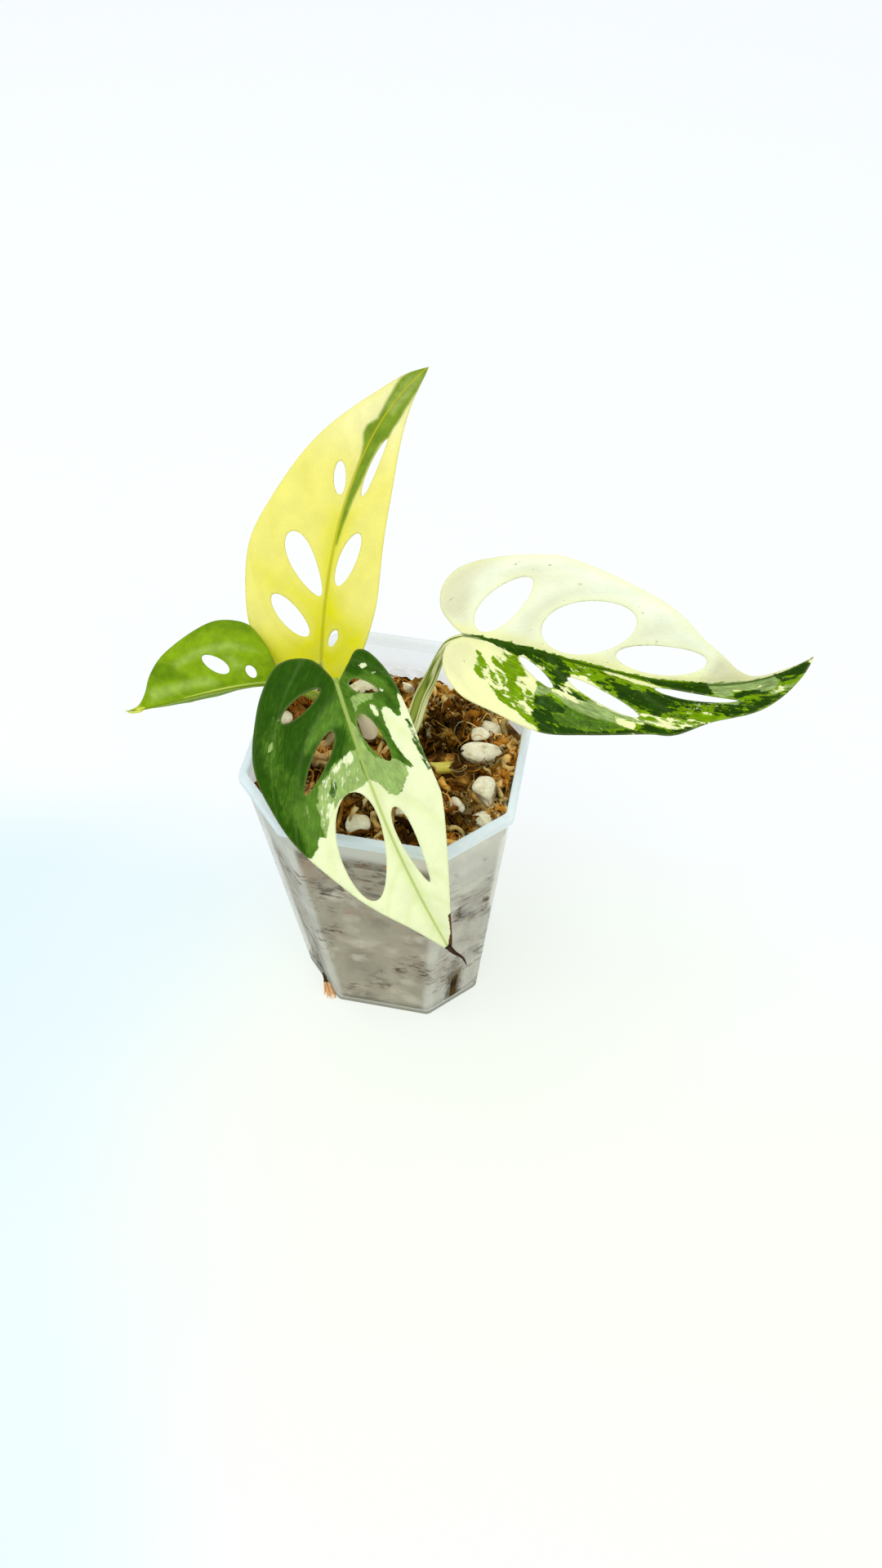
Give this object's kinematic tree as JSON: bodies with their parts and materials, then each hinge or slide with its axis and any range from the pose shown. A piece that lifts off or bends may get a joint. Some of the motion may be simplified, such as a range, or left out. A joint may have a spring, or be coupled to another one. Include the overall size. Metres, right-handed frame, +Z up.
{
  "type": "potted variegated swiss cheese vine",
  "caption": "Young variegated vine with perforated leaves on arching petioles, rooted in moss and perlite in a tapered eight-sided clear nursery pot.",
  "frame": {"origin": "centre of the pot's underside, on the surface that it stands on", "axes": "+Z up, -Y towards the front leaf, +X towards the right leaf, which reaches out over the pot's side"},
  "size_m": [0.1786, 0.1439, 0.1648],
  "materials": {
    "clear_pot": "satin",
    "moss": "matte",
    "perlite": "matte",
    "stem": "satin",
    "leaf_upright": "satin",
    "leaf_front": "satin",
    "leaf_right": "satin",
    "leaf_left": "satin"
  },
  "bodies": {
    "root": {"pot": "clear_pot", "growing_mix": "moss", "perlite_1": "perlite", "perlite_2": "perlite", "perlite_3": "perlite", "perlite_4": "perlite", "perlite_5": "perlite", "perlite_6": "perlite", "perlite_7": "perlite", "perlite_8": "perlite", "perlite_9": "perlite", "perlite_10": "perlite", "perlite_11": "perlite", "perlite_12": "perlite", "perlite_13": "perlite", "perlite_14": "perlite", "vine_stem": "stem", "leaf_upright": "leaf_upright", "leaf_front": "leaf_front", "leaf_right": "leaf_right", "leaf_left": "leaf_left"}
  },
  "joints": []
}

============

Instructions to follow: Repeat the data above, word for word.

Answer to this exercise:
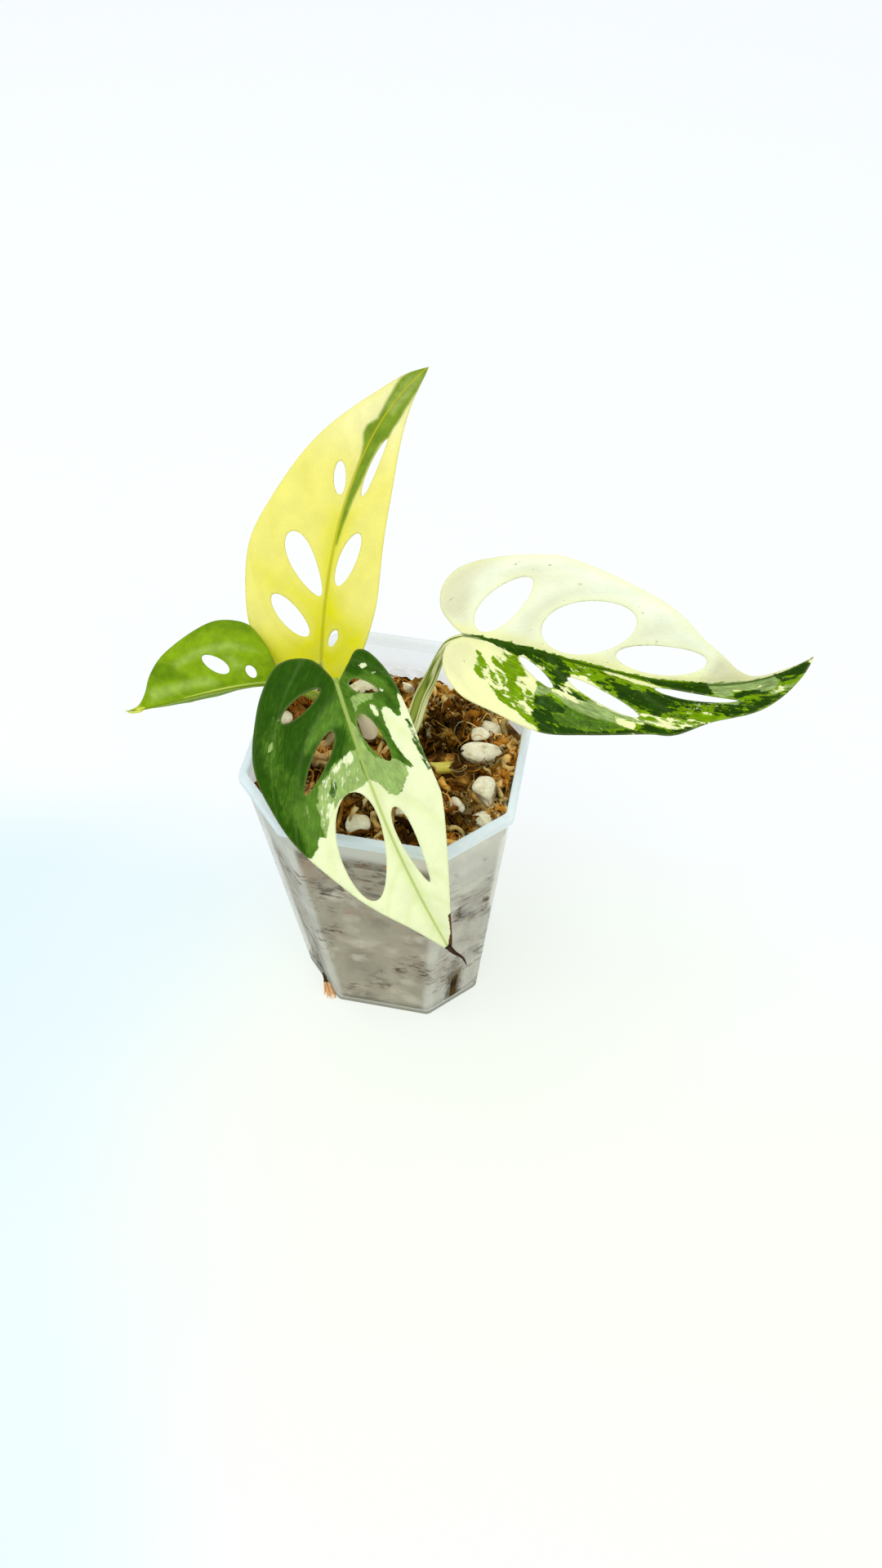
Give this object's kinematic tree as JSON: bodies with their parts and materials, then each hinge or slide with its axis and any range from the pose shown. A piece that lifts off or bends may get a joint. Some of the motion may be simplified, such as a range, or left out. A joint may have a spring, or be coupled to another one. Include the overall size. Metres, right-handed frame, +Z up.
{
  "type": "potted variegated swiss cheese vine",
  "caption": "Young variegated vine with perforated leaves on arching petioles, rooted in moss and perlite in a tapered eight-sided clear nursery pot.",
  "frame": {"origin": "centre of the pot's underside, on the surface that it stands on", "axes": "+Z up, -Y towards the front leaf, +X towards the right leaf, which reaches out over the pot's side"},
  "size_m": [0.1786, 0.1439, 0.1648],
  "materials": {
    "clear_pot": "satin",
    "moss": "matte",
    "perlite": "matte",
    "stem": "satin",
    "leaf_upright": "satin",
    "leaf_front": "satin",
    "leaf_right": "satin",
    "leaf_left": "satin"
  },
  "bodies": {
    "root": {"pot": "clear_pot", "growing_mix": "moss", "perlite_1": "perlite", "perlite_2": "perlite", "perlite_3": "perlite", "perlite_4": "perlite", "perlite_5": "perlite", "perlite_6": "perlite", "perlite_7": "perlite", "perlite_8": "perlite", "perlite_9": "perlite", "perlite_10": "perlite", "perlite_11": "perlite", "perlite_12": "perlite", "perlite_13": "perlite", "perlite_14": "perlite", "vine_stem": "stem", "leaf_upright": "leaf_upright", "leaf_front": "leaf_front", "leaf_right": "leaf_right", "leaf_left": "leaf_left"}
  },
  "joints": []
}